■ TASK BRIEF
Extract the complete listing and output it unchanged.

[Start RECORDS SUPPLIED]

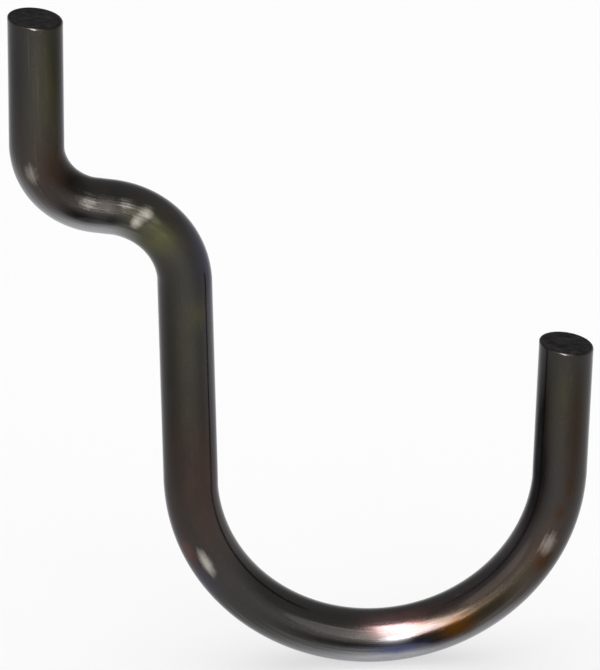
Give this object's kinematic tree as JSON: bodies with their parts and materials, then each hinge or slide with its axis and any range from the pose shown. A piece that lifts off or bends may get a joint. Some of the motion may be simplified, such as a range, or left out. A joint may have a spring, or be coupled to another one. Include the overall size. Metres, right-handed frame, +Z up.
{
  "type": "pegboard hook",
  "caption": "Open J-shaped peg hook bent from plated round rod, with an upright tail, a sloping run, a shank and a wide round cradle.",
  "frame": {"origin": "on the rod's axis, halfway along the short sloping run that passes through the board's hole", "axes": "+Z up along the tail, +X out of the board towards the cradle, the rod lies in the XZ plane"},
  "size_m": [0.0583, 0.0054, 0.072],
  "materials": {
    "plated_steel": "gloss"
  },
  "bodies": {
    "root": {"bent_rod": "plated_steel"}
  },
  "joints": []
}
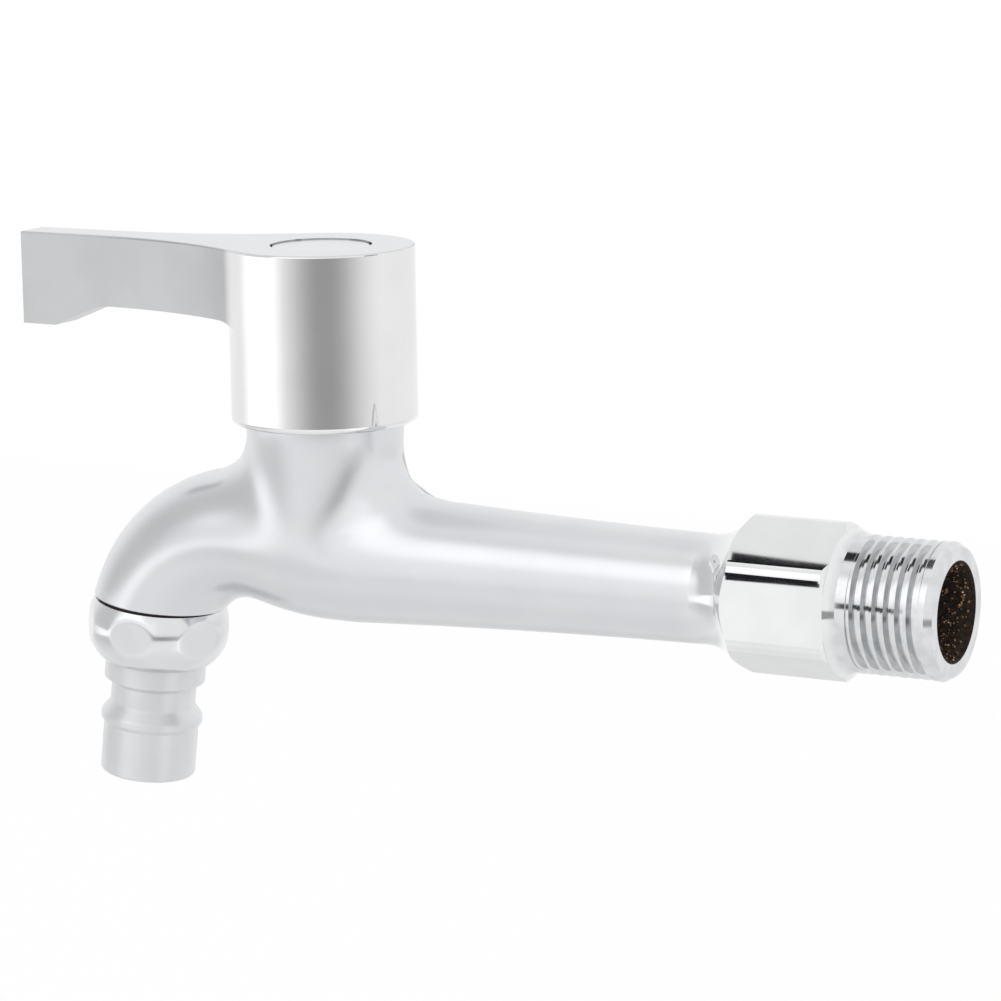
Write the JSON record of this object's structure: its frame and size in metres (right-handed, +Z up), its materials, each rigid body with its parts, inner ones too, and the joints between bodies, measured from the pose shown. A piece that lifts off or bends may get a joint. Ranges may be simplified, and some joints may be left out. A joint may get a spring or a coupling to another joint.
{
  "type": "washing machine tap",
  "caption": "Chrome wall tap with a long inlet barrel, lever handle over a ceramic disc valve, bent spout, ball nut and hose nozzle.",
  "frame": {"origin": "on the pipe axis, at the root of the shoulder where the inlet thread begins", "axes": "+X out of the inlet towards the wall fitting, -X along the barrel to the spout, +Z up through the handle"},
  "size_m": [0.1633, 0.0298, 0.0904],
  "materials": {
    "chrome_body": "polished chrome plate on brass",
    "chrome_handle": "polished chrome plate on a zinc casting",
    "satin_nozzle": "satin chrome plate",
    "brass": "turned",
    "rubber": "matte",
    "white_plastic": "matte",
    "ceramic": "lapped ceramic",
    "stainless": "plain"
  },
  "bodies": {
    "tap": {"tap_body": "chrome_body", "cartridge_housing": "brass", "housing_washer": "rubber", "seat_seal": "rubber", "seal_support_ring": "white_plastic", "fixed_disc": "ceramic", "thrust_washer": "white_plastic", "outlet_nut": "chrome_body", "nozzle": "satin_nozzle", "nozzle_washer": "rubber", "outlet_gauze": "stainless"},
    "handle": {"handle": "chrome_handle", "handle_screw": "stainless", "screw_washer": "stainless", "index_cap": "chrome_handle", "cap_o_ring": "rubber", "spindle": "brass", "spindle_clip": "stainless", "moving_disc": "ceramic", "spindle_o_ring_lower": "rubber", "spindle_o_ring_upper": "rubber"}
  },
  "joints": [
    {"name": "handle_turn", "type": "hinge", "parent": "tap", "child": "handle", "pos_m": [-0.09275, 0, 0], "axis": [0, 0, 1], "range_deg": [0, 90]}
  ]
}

[End RECORDS SUPPLIED]

■ RESULT OF THE TASK
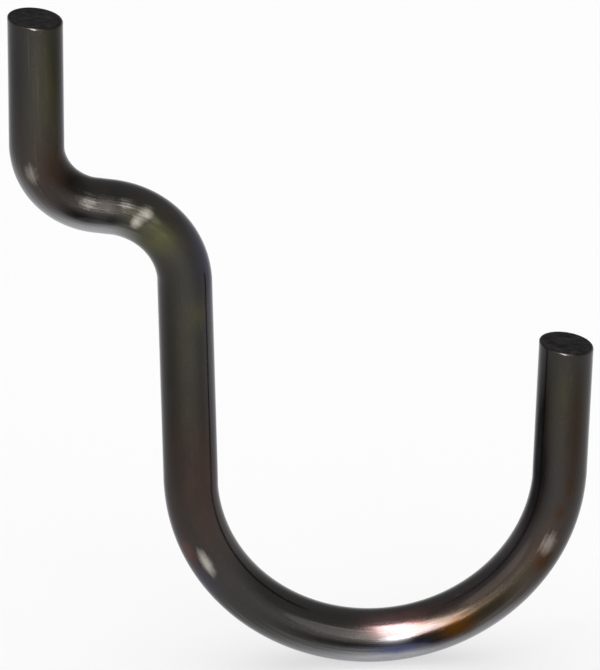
Give this object's kinematic tree as JSON: bodies with their parts and materials, then each hinge or slide with its axis and any range from the pose shown. A piece that lifts off or bends may get a joint. Some of the motion may be simplified, such as a range, or left out. A joint may have a spring, or be coupled to another one. Include the overall size. Metres, right-handed frame, +Z up.
{
  "type": "pegboard hook",
  "caption": "Open J-shaped peg hook bent from plated round rod, with an upright tail, a sloping run, a shank and a wide round cradle.",
  "frame": {"origin": "on the rod's axis, halfway along the short sloping run that passes through the board's hole", "axes": "+Z up along the tail, +X out of the board towards the cradle, the rod lies in the XZ plane"},
  "size_m": [0.0583, 0.0054, 0.072],
  "materials": {
    "plated_steel": "gloss"
  },
  "bodies": {
    "root": {"bent_rod": "plated_steel"}
  },
  "joints": []
}
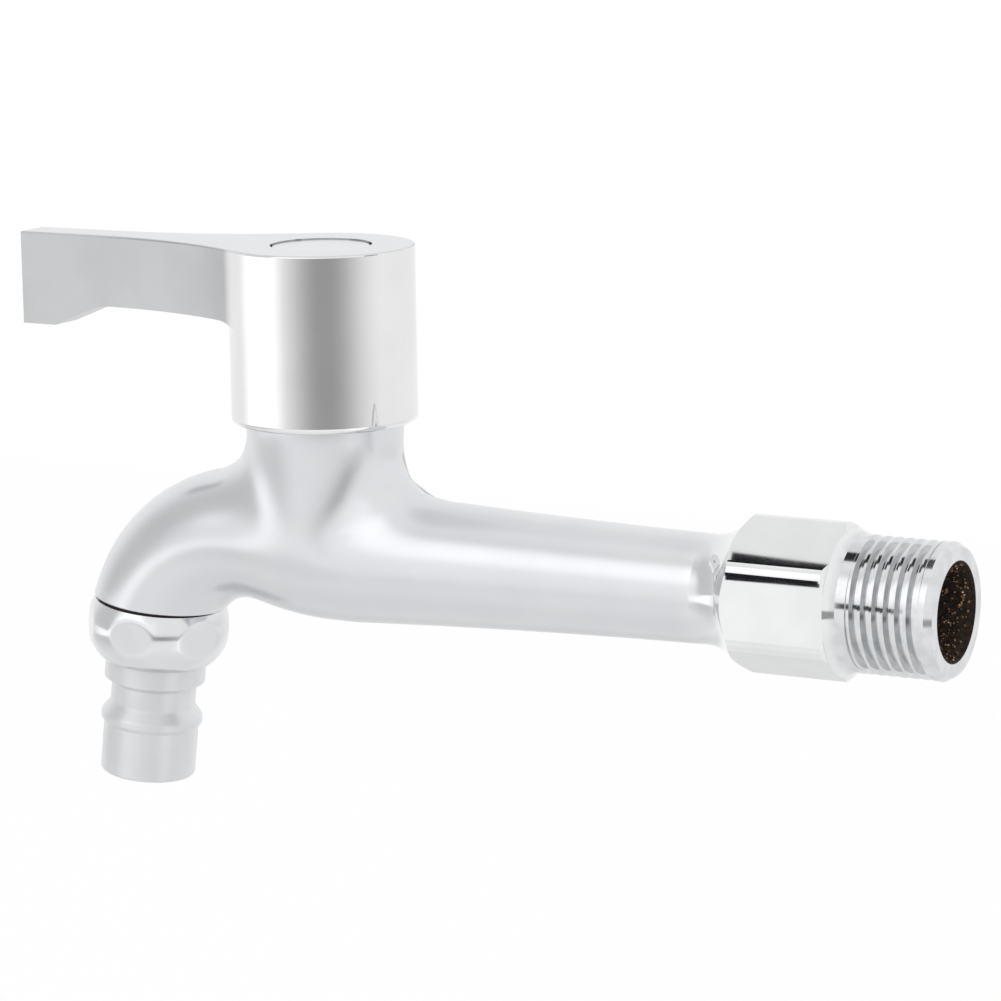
Write the JSON record of this object's structure: its frame and size in metres (right-handed, +Z up), its materials, each rigid body with its parts, inner ones too, and the joints between bodies, measured from the pose shown. A piece that lifts off or bends may get a joint. Ranges may be simplified, and some joints may be left out. A joint may get a spring or a coupling to another joint.
{
  "type": "washing machine tap",
  "caption": "Chrome wall tap with a long inlet barrel, lever handle over a ceramic disc valve, bent spout, ball nut and hose nozzle.",
  "frame": {"origin": "on the pipe axis, at the root of the shoulder where the inlet thread begins", "axes": "+X out of the inlet towards the wall fitting, -X along the barrel to the spout, +Z up through the handle"},
  "size_m": [0.1633, 0.0298, 0.0904],
  "materials": {
    "chrome_body": "polished chrome plate on brass",
    "chrome_handle": "polished chrome plate on a zinc casting",
    "satin_nozzle": "satin chrome plate",
    "brass": "turned",
    "rubber": "matte",
    "white_plastic": "matte",
    "ceramic": "lapped ceramic",
    "stainless": "plain"
  },
  "bodies": {
    "tap": {"tap_body": "chrome_body", "cartridge_housing": "brass", "housing_washer": "rubber", "seat_seal": "rubber", "seal_support_ring": "white_plastic", "fixed_disc": "ceramic", "thrust_washer": "white_plastic", "outlet_nut": "chrome_body", "nozzle": "satin_nozzle", "nozzle_washer": "rubber", "outlet_gauze": "stainless"},
    "handle": {"handle": "chrome_handle", "handle_screw": "stainless", "screw_washer": "stainless", "index_cap": "chrome_handle", "cap_o_ring": "rubber", "spindle": "brass", "spindle_clip": "stainless", "moving_disc": "ceramic", "spindle_o_ring_lower": "rubber", "spindle_o_ring_upper": "rubber"}
  },
  "joints": [
    {"name": "handle_turn", "type": "hinge", "parent": "tap", "child": "handle", "pos_m": [-0.09275, 0, 0], "axis": [0, 0, 1], "range_deg": [0, 90]}
  ]
}